Google+ Followers

Wednesday, 25 May 2016

Farmer Giles of Ham

I love the crime thrillers on TV don't you? I'm definitely old school - Morse, Lewis, Frost, Miss Marple. I'm not one for the Scandinavian thrillers, or for that matter the French or Italian models. Far too dark and sexy. It has to be sensibly English. I've even been known to sit through a Wycliffe.

What surprises me is that there's not been a murder series centred around an allotment. There's Rosemary and Thyme: but the title gives its nature away - light hearted Midsomer Murder fare. Not a proper "whodunnit". No, I'm staggered why there's not been a crime series centred on an allotment such as  " Art Chokes Two For a Pound" or "Post Mortem amongst the Potash."
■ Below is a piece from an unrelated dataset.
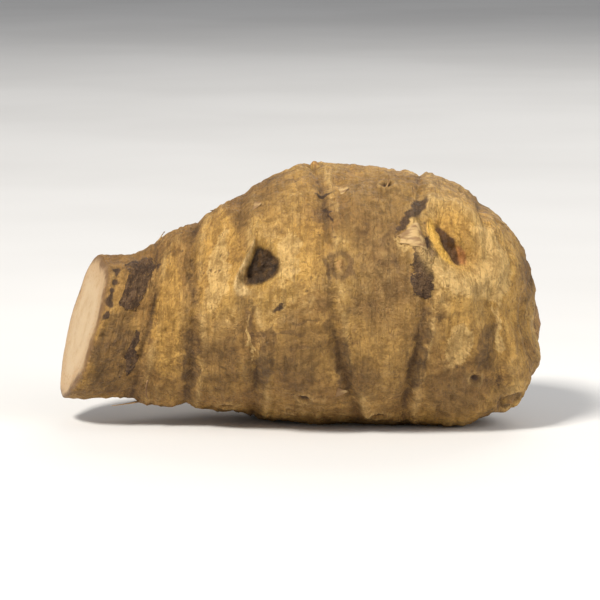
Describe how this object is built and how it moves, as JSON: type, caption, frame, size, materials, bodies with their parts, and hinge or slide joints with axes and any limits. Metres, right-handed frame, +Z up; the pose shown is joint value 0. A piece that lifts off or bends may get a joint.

I say this because in recent weeks life down on the allotment has taken on a definitely "The Archers" turn of events. It was all because of a "slight" miscalculation by our branch's Treasurer.

You see at this year's AGM our new Treasurer, in presenting last year's accounts made great play of the fact that in the past 3 years we had spent £5,000 on repairs to our lawnmowers and strimmers. He said, in his written report, that this could not continue. He suggested, quite strongly,  that the damage to our horticultural tools which had occasioned such extravagance was due to the carelessness and incompetence of some of our allotment holders.

New measures had to introduced. Plots were to be surveyed to ensure that the grass paths between plots were sufficiently level to ensure that the mowers, if used, would not come a cropper. A report was to be drawn up  highlighting those plots that were insufficiently flat. In those cases remedial action was to be taken. Subsequently a report was prepared and certain plot holders identified and spoken to.

Machinery in future would only be loaned out if it was signed for and on return inspected for damage. On no account was machinery to be passed from one plot holder to another without being returned and checked. Signs were suggested - written in large type; all plot holders were to be e-mailed with details of the new regime. Any damage was to be paid for by the culprit plot holder.

Unsurprisingly the grass between the plots has grown uncommonly tall. People, including me, have been afraid to take out any mower or strimmer for fear of inadvertently transgressing one of the new diktats.

I wasn't at the last but one committee meeting. It was a humdinger. One of the committee was incensed that the Treasurer had more or less accused them of incompetence in allowing the cost of repairs to grow so large. Especially as that committee member had done his own calculation to show that the amount spent on repairs was not £5,000 but less than £1,500. Accusations and taunts were thrown across the committee table. One member resigned on the spot in disgust and the rest of the committee walked out, leaving behind a rather bemused Chair and Secretary.

There followed a string of e-mails which clearly showed that the lower figure was correct. The new regime, which had caused quite a bit of resentment amongst plot holders, had been based on widely inaccurate figures. Still words like "idiots", "criminals" littered the texts and a certain member of the committee was asked to apologise, which they did in one e-mail only to retract it in the next.

A further committee meeting was called for last Sunday which I attended. Before it began the Chair itemised the series of insults and accusations that had been flying around - that had to stop. The meeting was so boring. No one said anything but just grunted or nodded when asked to agree on matters under discussion.

It's a miracle that blood had not been spilled at the earlier meeting. I had visions of heads being severed with pruning knives, legs cut off at the knees as strimmers were wielded, hands sawn off and noses snipped as accusations of bad faith and skullduggery were hurled across the committee room.

It would have made for truly exciting afternoon drama sponsored by Viking Cruises.

My potatoes are doing fine, as are the beetroot although everything else is unusually late. I suspect all the plants are lying low, fearful of what might happen to them should they be foolish enough put their heads above ground!